Ia menyebutkan kelemahan lain dalam UU PIlkada. Diantaranya ketentuan di dalam UU tersebut tidak mencantumkan redaksi wakil gubernur, wakil bupati, dan wakil walikota. Redaksi wakil misalnya tidak dicantumkan pada Pasal 153 yang menyebutkan sengketa tata usaha negara hanya dapat diajukan oleh calon gubernur, calon bupati, dan calon walikota.

Menurutnya, akibat pasal 153 tidak mencantumkan redaksi ´wakil´ maka perbuatan melawan hukum yang menghilangkan hak konstitusional sehingga bisa dikenakan sanksi hanya berlaku untuk calon gubernur, bupati, dan walikota. Sementara upaya yang bisa menghilangkan hak konstitusional wakilnya tidak bisa dilakukan karena tidak dicantumkan.

Selanjutnya, ia menyebutkan terdapat sejumlah pasal yang tidak pernah disetujui dalam paripurna Dewan Perwakilan Rakyat (DPR), tapi muncul ketika diundangkan.

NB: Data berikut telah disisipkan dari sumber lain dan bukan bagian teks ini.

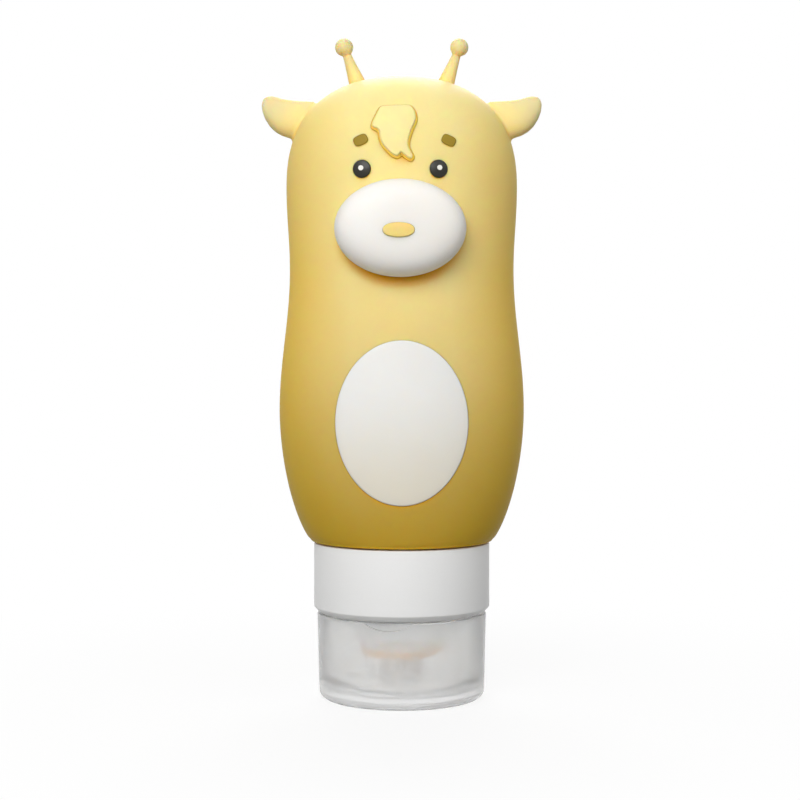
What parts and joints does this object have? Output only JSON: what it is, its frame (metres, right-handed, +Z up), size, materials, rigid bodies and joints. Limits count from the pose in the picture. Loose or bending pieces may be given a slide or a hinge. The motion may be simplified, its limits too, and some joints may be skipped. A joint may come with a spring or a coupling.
{
  "type": "silicone travel bottle",
  "caption": "Refillable squeeze bottle in soft silicone, shaped as a small giraffe, standing on a screw cap with a flip-top lid and a slit valve.",
  "frame": {"origin": "centre of the lid's flat end face, on which the bottle stands", "axes": "+Z up from the lid to the crown of the head, -Y out of the face, +X to the right of a viewer who looks at the face"},
  "size_m": [0.0574, 0.048, 0.1349],
  "materials": {
    "yellow_silicone": "matte",
    "white_silicone": "matte",
    "orange_silicone": "matte",
    "pale_silicone": "matte",
    "black_silicone": "satin",
    "brown_silicone": "matte",
    "clear_silicone": "satin",
    "valve_silicone": "satin",
    "white_polypropylene": "satin",
    "frosted_polypropylene": "frosted, translucent"
  },
  "bodies": {
    "bottle": {"bottle_body": "yellow_silicone", "muzzle": "white_silicone", "nose": "orange_silicone", "forelock": "pale_silicone", "belly_patch": "white_silicone", "eye_left": "black_silicone", "eye_right": "black_silicone", "brow_left": "brown_silicone", "brow_right": "brown_silicone", "neck_ring": "white_polypropylene"},
    "seal": {"gasket": "clear_silicone"},
    "cap": {"screw_collar": "white_polypropylene", "drip_valve": "valve_silicone"},
    "lid": {"flip_lid": "frosted_polypropylene"}
  },
  "joints": [
    {"name": "collar_lift", "type": "slide", "parent": "bottle", "child": "seal", "axis": [0, 0, -1], "range_m": [0, 0.0038]},
    {"name": "collar_turn", "type": "hinge", "parent": "seal", "child": "cap", "pos_m": [0, 0, 0.0248], "axis": [0, 0, -1], "range_deg": [0, 450]},
    {"name": "lid_flip", "type": "hinge", "parent": "cap", "child": "lid", "pos_m": [0.00297, 0.01877, 0.01755], "axis": [0.9877, -0.1564, 0], "range_deg": [0, 140]}
  ],
  "couplings": [
    {"joint": "collar_lift", "follows": "collar_turn", "m_per_rad": 0.00047746}
  ]
}
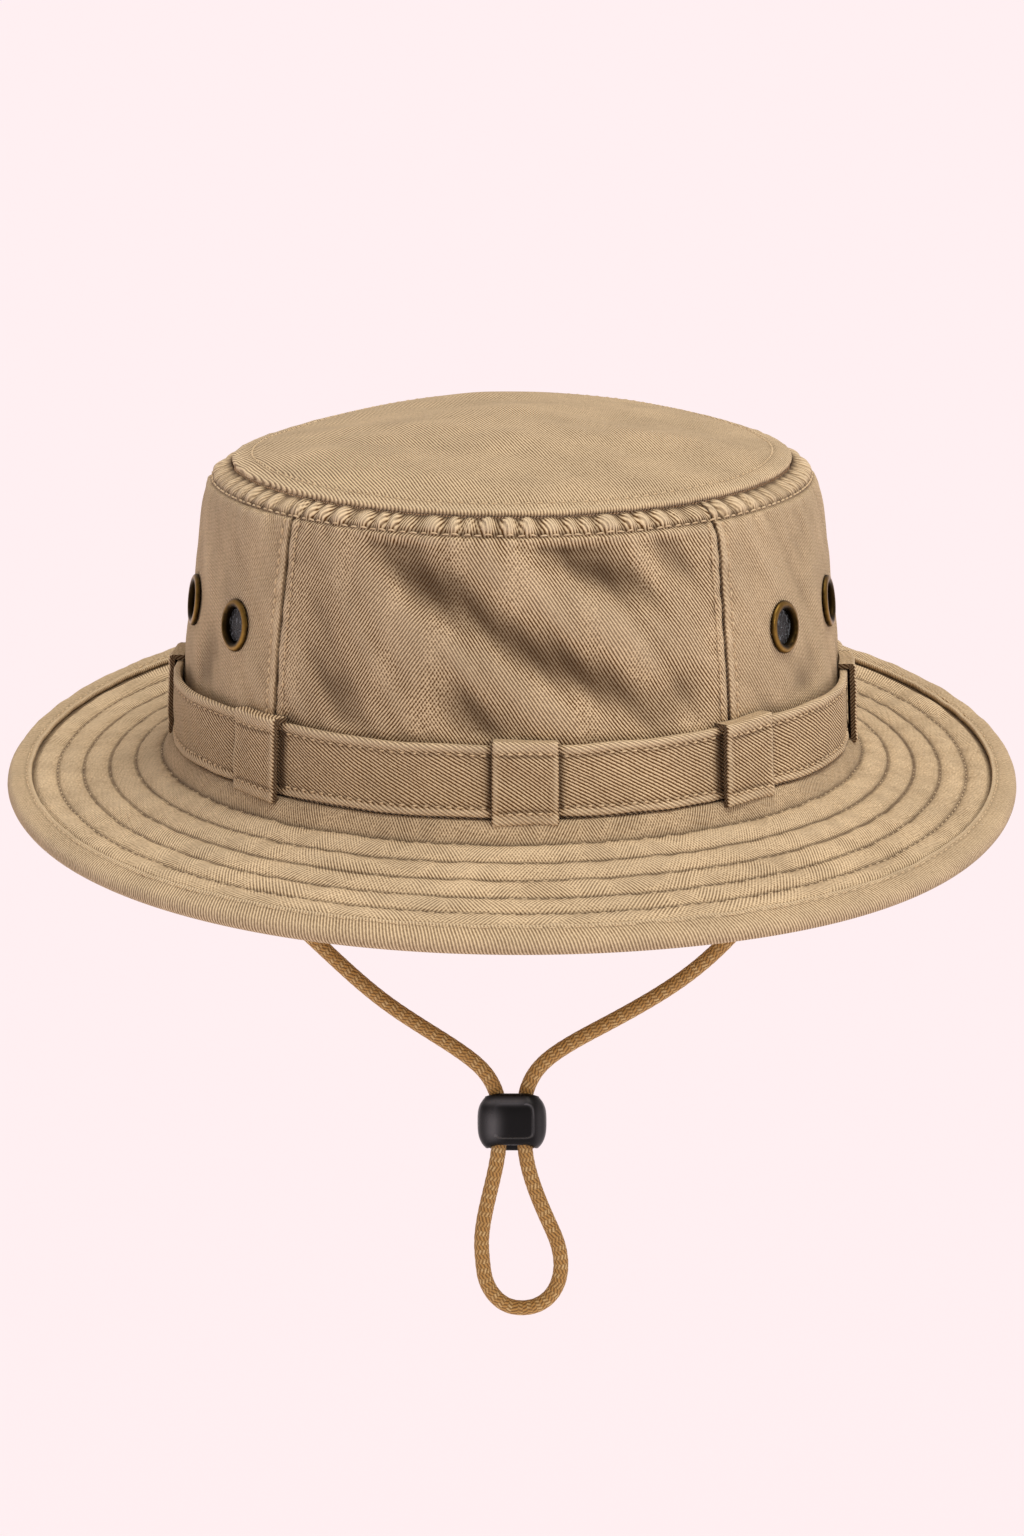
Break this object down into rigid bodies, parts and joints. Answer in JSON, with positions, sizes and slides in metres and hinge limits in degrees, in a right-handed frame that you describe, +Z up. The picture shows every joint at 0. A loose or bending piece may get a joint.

Pada 17 Februari 2015 ia menyebutkan terdapat 115 poin yang diparipurnakan. Tapi saat diundangkan malah terdapat 117 poin.

Pasal yang hilang yaitu Pasal 42 ayat (7) UU Pilkada. Ketika diundangkan pasal ini masih ada. Tapi ketika diundangkan, pasal ini hilang. Selain itu, Pasal 71 ayat (2) juga hilang ketika diundangkan.

Melihat fakta adanya perubahan poin dalam UU Pilkada, ia menjelaskan dalam pembahasan materi UU hanya boleh dilakukan pada pembahasan tingkat pertama dan tingkat kedua. Sehingga tidak boleh ada penambahan ataupun pengurangan di luar paripurna. Ia menilai bertambahnya poin dalam UU Pilkada tersebut tidak dapat dibenarkan secara formal. Atas dasar ini ia menuding UU Pilkada cacat materil dan formil.

Menanggapi sidang pendahuluan uji materi UU Pilkada, Hakim Ketua I Dewa Gede Palguna menilai kerugian konstitusional pemohon belum tergambarkan dalam peermohonan. Menurutnya, pemohon seharusnya menyebutkan secara spesifik hak yang dilanggar akibat adanya pasal yang digugat.

"Orang mungkin mengatakan persoalan legal standing sepele. Tapi itulah pintu yang harus anda ketuk untuk bisa terbuka sebelum masuk ke materi permohonan," ujar Palguna pada kesempatan yang sama.

Lalu Hakim anggota Wahiduddin Adams mengatakan cacat formil yang disebutkan pemohon tidak terlalu dielaborasi. Misalnya seharusnya dalam permohonan pemohon bisa menjelaskan lebih detail soal tahapan pembentukan undang-undang sejak perencanaan, persiapan, perumusan, hingga pembahasan dan pengundangan.

"Tahap-tahap itu bisa saudara lebih elaborasi," ujar Wahiduddin pada sidang yang sama.